Sun Weide, a spokesman for the Chinese embassy in Washington, said Beijing considers the Uighurs at Guantánamo to be “East Turkmenstan terrorists” who should be returned to China. He urged the US not to have “double standards” on the issue of terrorists.

“The most principled answer would be for the US to take some of these people and for other countries to take some,” said Tom Malinowski of Human Rights Watch.

“Most European countries are very willing to openly criticise the US over its excesses involving holding detainees at Guantánamo. But I sometimes wonder whether the same European countries are happy that the US has taken this problem off their hands.”

US efforts to persuade other countries to accept the Uighurs have been hindered by its own reluctance to take any. Washington is concerned that allowing the Uighurs into the US would jeopardise relations with Beijing.

The State Department official said the US was trying to determine whether its immigration laws would allow it to accept some of the Uighurs. But he added that the Uighurs have asked to be sent to a country with a substantial Uighur population, such as Germany.

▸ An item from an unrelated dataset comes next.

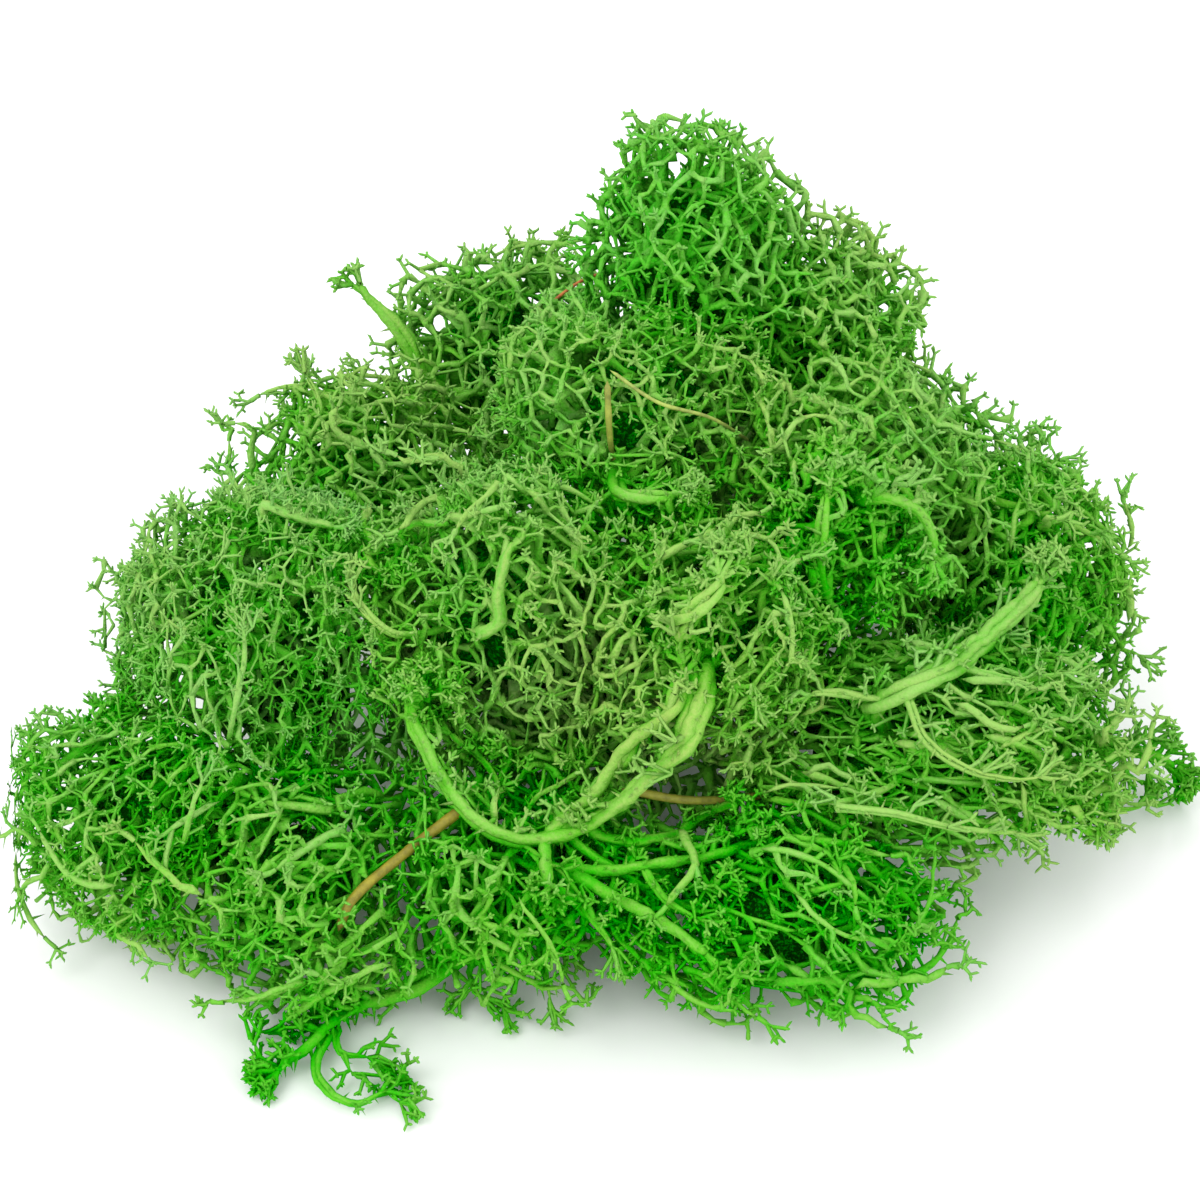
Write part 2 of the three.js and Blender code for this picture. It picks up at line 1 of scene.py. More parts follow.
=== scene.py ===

In August, Colin Powell, secretary of state, said the US would not return the Uighurs to China, prompting concern among some administration officials that he had gone too far. But in a recent interview with the Far East Economic Review, Mr Powell said only that the US had not yet found a solution consistent with its obligations under international law.

The State Department official said that one country had signalled interest in taking the Uighurs. But he said the US would have to consider sending the Uighurs back to China if the US and other countries could not take them. But he said the administration would require “ironclad” guarantees from the Chinese that they would not be persecuted.

The Uighurs are not the only problem the Pentagon has faced in trying to release prisoners from Guantánamo.

The FT reported in June that the Pentagon freed more than two dozen prisoners from Guantánamo in January after some were found to have been wrongly imprisoned. Four detainees, including a Syrian and an Iranian, were sent to a US-run prison at Baghram, Afghanistan, because they could not be repatriated.